EXHIBIT 10.16


                          GLOBE NEWSPAPER COMPANY, INC.

                     SUPPLEMENTAL EXECUTIVE RETIREMENT PLAN

      Globe Newspaper Company, Inc. (the "Company") hereby restates, effective
December 16, 1998, this Executive Supplemental Retirement Plan (the "Plan") for
the benefit of past and present executives of the Company and its affiliates
listed on Exhibits A, B and E (collectively, the "Executives"):

      1. Purpose. The purpose of this Plan is to provide supplemental retirement
payments and death payments for the Executives who become entitled to receive
benefits under The New York Times Companies Pension Plan, as in effect from time
to time (the "Retirement Plan"). Capitalized terms used herein shall have the
meanings given them in the Retirement Plan unless otherwise defined in this
Plan.

      2. Supplemental Retirement Payments. The Company or an affiliate shall pay
to each Executive listed on Exhibit A who has completed 36 months in this Plan
(or to such person or persons as may at that time be entitled to receive
payments with respect to such an Executive under the Retirement Plan) the amount
by which (a) any benefit that would have been payable under the Retirement Plan
if (i) the expression "1.83-1/3%" in the definition of "Gross Amount" in the
Retirement Plan were changed to "2%," and (ii) clause (c) of the definition of
"Gross Amount" were changed to read "the number of his/her Years of Accrual
Service not in excess of 25 plus, if the Executive had more than 25 Years of
Accrual Service, his/her Additional Earned Service, as defined in Section 2 of
the Supplemental Executive Retirement Plan of Globe Newspaper Company, Inc.,"
and (iii) his/her regular compensation and regular annual bonuses (including any
amounts deferred under The New York Times Company Deferred Compensation Plan)
were included in the calculation of the accrued amount under the Retirement Plan
(except that for purposes of calculating this amount, the period used for
calculating the average monthly rate of compensation will be the 260 consecutive
weeks prior to the normal retirement date under the Retirement Plan or the date
of earlier termination), and (iv) the amount so calculated were payable without
reference to any benefit limits affecting the Executive other than limits on the
Family Death Benefit exceeds (b) the sum of (i) the benefit actually paid from
time to time under the Retirement Plan and (ii) the appropriate offset amount,
as defined in the Retirement Plan. The amount payable with respect to an
Executive who shall have completed less than 36 months in this plan shall be
calculated as set forth in the preceding sentence but excluding therefrom all
service and compensation before the Executive became listed on Exhibit A.
Supplemental retirement payments hereunder shall be made on the same dates and
over the same period as payments under the Retirement Plan are made. The
Additional Earned Service for an Executive who was in Band 3A when last employed
by the Company or an affiliate shall be .5 times the number by which the
Executive's Years of Accrual Service, not to exceed 30, exceed 25 and the
Additional Earned Service for any Executive who was the Publisher or in Band 1
or 2 when last employed, shall be .75 times the number by which the Executive's
Years of Accrual Service, not to exceed 35, exceed 25. Exhibit A shall state the
Band in which each employed Executive is placed.

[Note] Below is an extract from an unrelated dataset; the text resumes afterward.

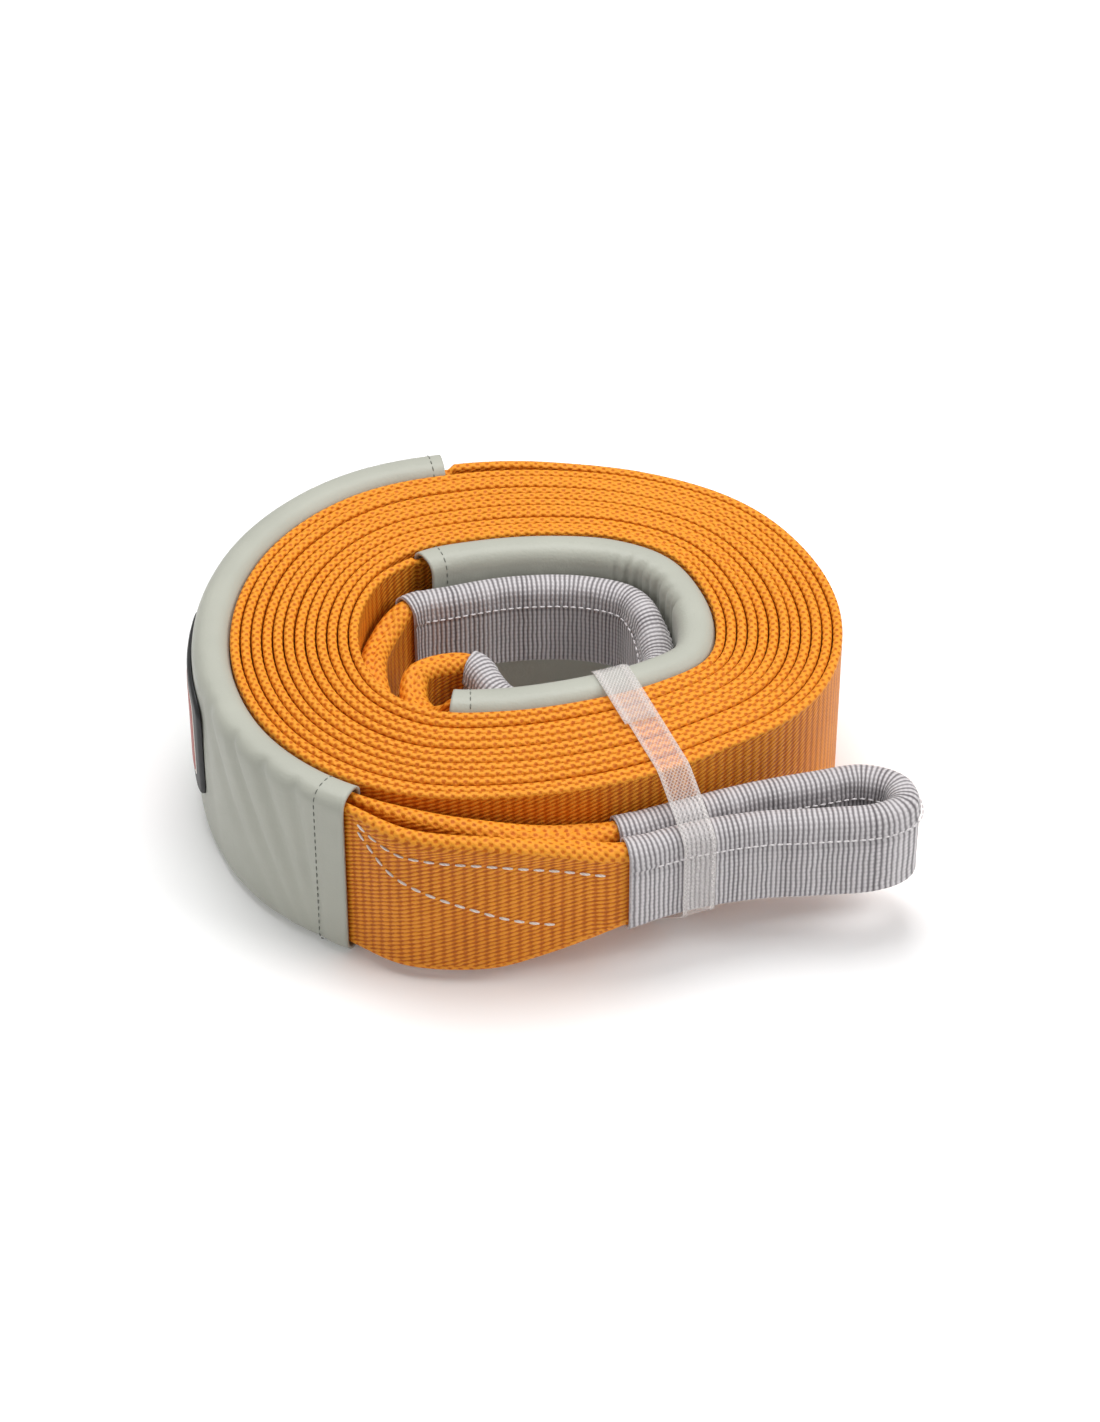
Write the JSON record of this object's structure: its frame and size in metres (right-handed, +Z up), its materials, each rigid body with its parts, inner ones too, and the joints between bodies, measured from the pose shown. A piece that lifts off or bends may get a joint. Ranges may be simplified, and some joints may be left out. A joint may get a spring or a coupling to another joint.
{
  "type": "kinetic recovery strap",
  "caption": "Wide nylon recovery strap rolled flat on its edge, with a sleeved eye at each end, vinyl sleeves over the splices and a clear tie band",
  "frame": {"origin": "on the floor, under the middle of the whole object's bounding box", "axes": "+X along the roll's long side towards the free eye, +Y to the back of the roll, +Z up along the roll's axis, across the webbing's width"},
  "size_m": [0.3112, 0.262, 0.0846],
  "materials": {
    "webbing": "heavy ribbed nylon weave",
    "outer_splice_sleeve": "soft vinyl-coated sleeve with satin sheen",
    "inner_splice_sleeve": "soft vinyl-coated sleeve with satin sheen",
    "outer_eye_sleeve": "ribbed woven tube with sewn hems",
    "inner_eye_sleeve": "ribbed woven tube with sewn hems",
    "sleeve_patch": "moulded satin rubber",
    "tie_band": "thin translucent embossed film"
  },
  "bodies": {
    "root": {"webbing": "webbing", "outer_splice_sleeve": "outer_splice_sleeve", "inner_splice_sleeve": "inner_splice_sleeve", "outer_eye_sleeve": "outer_eye_sleeve", "inner_eye_sleeve": "inner_eye_sleeve", "sleeve_patch": "sleeve_patch", "tie_band": "tie_band"}
  },
  "joints": []
}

      3. Return to Active Employment Following Commencement of Benefit. In the
event an Executive who has begun to receive a benefit hereunder is reemployed by
the Company or an affiliate and his/her benefit under the Retirement Plan is
suspended, his/her benefit shall be suspended during the period of such
reemployment that benefits under the Retirement Plan are suspended. Upon his/her
subsequent retirement or earlier termination of employment, he/she shall become
entitled to an increased benefit, reduced by the actuarial equivalent of the
payments made to him/her prior to reemployment.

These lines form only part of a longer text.